该给闻晏再做个东西防身了,最好也是艳色的,衬闻晏皮肤,容逍这样想道。
可他摩挲着闻晏的手腕,又怎么想都还是不放心,总觉得最好做个袋子,把闻晏揣在兜里才是安全的。
他不得不承认,他是害怕失去闻晏的。
他这几千年来,残酷的场面见得多了,血流成河的灾难也不知道经历了几次。
却没有一次像这般惊心动魄。
闻晏确实是受了罪。
但是妖管局里的妖怪哪一个没受过罪?就连游不问也曾经有过命悬一线的时候。
可偏偏只有今天,他失了方寸,表面看上去沉着冷静,心却乱得像被人割走了一块心头肉。
如果不是因为妖管局的律法阻止住了他,他也许早就在当场要了所有朱厌的命,让他们永世不得超生。
这其中的恨与怒火,连他自己都心惊。
容逍越想越有点心烦意乱,他知道自己对于闻晏的在意已经太超过了。
远远超出了他应该保持的距离。
然而最麻烦的是,到了这般地步,他明知道这是过了界的,却想不出该拿闻晏怎么办。
?
闻晏一直昏睡到晚上十点,连鸟鸣声都逐渐停息,他才慢悠悠地醒过来。
他一醒过来就觉得嗓子里冒烟,眼睛还没有睁开,先模模糊糊说了句,“渴………”
旁边立马就有一双手把他半抱半扶了起来,把一个小茶盏送到了他嘴边,里面是清甜温热的茶水,温柔地喂给他。
闻晏一口气喝了半盏,眼睛还是没睁,心里却肯定地想,这么贴心又细致,绝对是管家先生。
可等他一睁眼,却发现对面是容逍在看着他,差点没给茶呛住。
容逍把茶盏放到了柜子上,把闻晏抱了起来,顺手给他拍了拍背,熟练得像在哄小孩子。
“你有没有哪里不舒服,”容逍问他,“医师说你醒过来以后不应该感觉到疼了,虽然还有点虚弱,但是休息一阵子就好。如果哪里疼,一定要说出来。”

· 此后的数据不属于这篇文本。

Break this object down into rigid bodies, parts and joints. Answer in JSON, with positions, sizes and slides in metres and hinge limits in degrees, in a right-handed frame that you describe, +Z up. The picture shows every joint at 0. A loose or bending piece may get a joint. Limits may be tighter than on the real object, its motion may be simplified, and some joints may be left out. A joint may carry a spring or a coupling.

闻晏趴在容逍怀里,深深地怀疑他是不是一觉穿越到了一个平行世界,不然容逍怎么一副比管家先生还温柔的样子。
但他也是此刻才意识到自己心口的伤好像没了,拉开衣领一看,那里的皮肤已经光洁如初,除了一个红色的印痕还没消,几乎看不出来他曾经受过伤。
医学奇迹啊,闻晏大惊小怪地想,妖怪要是都去开医院那还有人类什么事儿啊。
他动了动身体,确认哪儿都不疼。
“我感觉挺好的,除了不能马上去跑个一千米,哪儿都问题。”他说道。